Any dog can get kennel cough, no matter how well you take care of your furry family member. Usually the bacterial infection is associated with kennels since it transmits easily in poorly ventilated indoor areas. While the sound of a hacking pooch is surely obnoxious, he should be able to recover without having major complications. Because the illness is so easy for your dog to catch, you should be aware of early symptoms so you can get him proper treatment early on.
Kennel cough is indeed a cough; the most obvious symptom is a loud, forceful, honking cough. It’s more persistent than little dry coughs or the reverse sneezes your dog may have on a regular basis. He may even cough up some foamy white-colored phlegm. Usually infected pups also sneeze, have a runny nose, develop a fever or have watery eyes. If your coughing comrade is really sick, he’ll probably lose his energy and his desire to eat, too. A trip to the vet is in order.
In more severe cases, kennel cough can lead to pneumonia. This condition leads to a surge of inflammation and fluid in your dog’s respiratory tract and lungs. Pneumonia can make it more difficult for him to breathe, cause a more intense wet cough and leave your pal completely listless. You’ll likely hear him wheezing or snoring as he sleeps. While pneumonia can be uncomfortable, it can be treated. Be sure to seek veterinary care at the first sign of trouble.
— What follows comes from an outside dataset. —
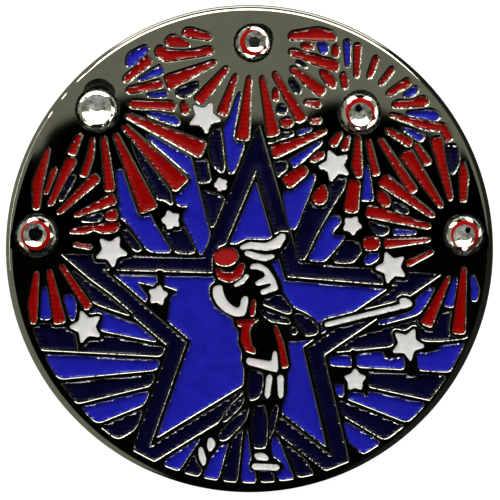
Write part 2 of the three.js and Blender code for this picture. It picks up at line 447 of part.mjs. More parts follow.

If not properly treated, pneumonia can lead to hypoxemia and sepsis. When hypoxemia sets in, your pup’s oxygen levels drop to dangerously low levels. This makes him lethargic and unable to go about his daily activities, as his cells aren't capable of doing their jobs. Sepsis causes toxic bacteria to form and travel through your pal’s bloodstream. These conditions lead to an increased risk of fatalities among canines, as inflammation and infection around vital organs develops.
Kennel Cough Treatment
If kennel cough is mild, your fuzzy chum might be able to recover on his own. But if you have other dogs in your house, or if your pal doesn’t seem to be getting better, your veterinarian may provide antibiotics. These prescription drugs shorten the duration of the illness, while helping to prevent secondary bugs, such as pneumonia. Your vet also might give him a short-term dose of steroids to minimize respiratory inflammation. If your comrade isn’t eating or drinking, he could need an overnight hospital stay to get intravenous fluids, in addition to oxygen therapy to replenish low oxygen levels. Always separate your sick pup from healthy dogs until he recovers, so the infection doesn’t circulate in your home.